The report doesn’t specify what “something” was said, but hiding horror in the face of thundering ignorance or racism is an act of “surface acting,” and it wears down resolve. Most companies expect employees to put on a happy face and suppress negative emotions as policy. But even before a CEO demands it, U.S. culture is looking for the next opportunity to call a Black employee or a woman “too sensitive” or “emotional.” And guess who typically finds themselves in the role of DEI officer..
The report offers some helpful hints for combatting the workplace temptation to chuck your DEI duties and go back to the cubicle. “Creating a Learning-and-Effectiveness Model to Support DEI Leaders,” “Conduct[ing] regular DEI climate assessments,” ensuring top management leads by example and demonstrates “consistent, enthusiastic DEI support,” are some examples. But the national trend of denying the existence of hundreds of years of generational racism and general wooden-headedness is threatening to send the nation into a 1950s backslide.
“Many of these programs are being defunded in lots of ways. The environment is very hostile,” said report co-author Louwanda Evans, associate professor of sociology and chair of African American Studies at Millsaps College, in Mississippi. “It contributes to the burnout. It carries the awareness that there’s some devaluation in your job, with the people you work with, the company you work for, and within the larger social and cultural landscape.”
Evans told BGX the growing wave of national opposition may harden the resolve of some individuals and drive them on rather than out, but legal moves by anti-inclusive politicians are giving even these stalwarts a headache and making their jobs difficult.

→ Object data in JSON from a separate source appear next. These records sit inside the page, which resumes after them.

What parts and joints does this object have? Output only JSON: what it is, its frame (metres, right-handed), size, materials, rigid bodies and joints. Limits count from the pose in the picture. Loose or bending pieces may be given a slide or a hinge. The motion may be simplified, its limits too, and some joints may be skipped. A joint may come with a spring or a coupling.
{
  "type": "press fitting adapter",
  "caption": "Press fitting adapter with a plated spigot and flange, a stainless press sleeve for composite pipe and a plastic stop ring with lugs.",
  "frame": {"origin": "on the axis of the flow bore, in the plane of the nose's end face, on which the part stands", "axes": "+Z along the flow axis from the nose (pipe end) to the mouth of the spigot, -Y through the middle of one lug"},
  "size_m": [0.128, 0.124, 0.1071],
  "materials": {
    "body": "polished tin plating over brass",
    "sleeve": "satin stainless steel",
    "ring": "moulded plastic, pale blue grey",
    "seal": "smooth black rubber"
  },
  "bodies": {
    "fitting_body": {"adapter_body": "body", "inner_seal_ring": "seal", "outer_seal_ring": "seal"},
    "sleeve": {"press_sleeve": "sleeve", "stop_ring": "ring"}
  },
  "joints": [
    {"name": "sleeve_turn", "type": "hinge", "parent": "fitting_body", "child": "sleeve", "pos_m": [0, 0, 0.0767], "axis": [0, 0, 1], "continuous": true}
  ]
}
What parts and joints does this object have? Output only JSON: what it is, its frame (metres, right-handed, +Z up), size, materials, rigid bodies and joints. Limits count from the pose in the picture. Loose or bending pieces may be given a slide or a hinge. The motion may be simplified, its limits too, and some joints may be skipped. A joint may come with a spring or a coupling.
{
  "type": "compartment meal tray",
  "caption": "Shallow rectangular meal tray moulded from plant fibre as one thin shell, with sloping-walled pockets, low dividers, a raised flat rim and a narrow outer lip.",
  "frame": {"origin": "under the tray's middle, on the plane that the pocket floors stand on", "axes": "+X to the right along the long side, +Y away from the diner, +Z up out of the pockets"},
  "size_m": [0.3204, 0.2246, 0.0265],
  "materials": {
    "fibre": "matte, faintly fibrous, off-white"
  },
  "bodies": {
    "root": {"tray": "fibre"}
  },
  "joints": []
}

“I got a phone call the other night from a (Southern state) dean of education and she was getting some backlash from some southern governors about a course on anti-bias, and she’s like, ‘I want to keep this course, but I’m incredibly tired. Do you have some suggestions for name changes?’ There are lots of places now that have banned certain words.”
Last year, The Georgia Professional Standards Commission voted to delete words like “diversity,” “equity,” and “inclusion” from rules that guide colleges and educator-training programs. At the time, DeKalb County teacher Chris Andrews described the vote as “a travesty.”
“Without some sort of diversity, equity, inclusion training, or even mention thereof, are we even able to interact with each other in effective ways?” he questioned.
That’s what Evans and others are having to deal with. When book-burner types make one name legally toxic, a new name must be found. The problem there, of course, is encroaching ambiguity.
“When even something like ‘inclusion’ becomes tricky, well, then what are you supposed to do, or say? You’re seeing people moving from RDI (relevancy, diversity, and inclusion) to DEI (diversity, equity, and inclusion) to DIB (diversity, inclusion and belonging), so they’re trying to make some changes to stay afloat. But we want to make sure we don’t get to a place where the intent of it all is lost completely trying to satisfy others,” Evan’s said. “What tends to happen is new words become a catchall for everybody, which can mean anybody, for the most part.”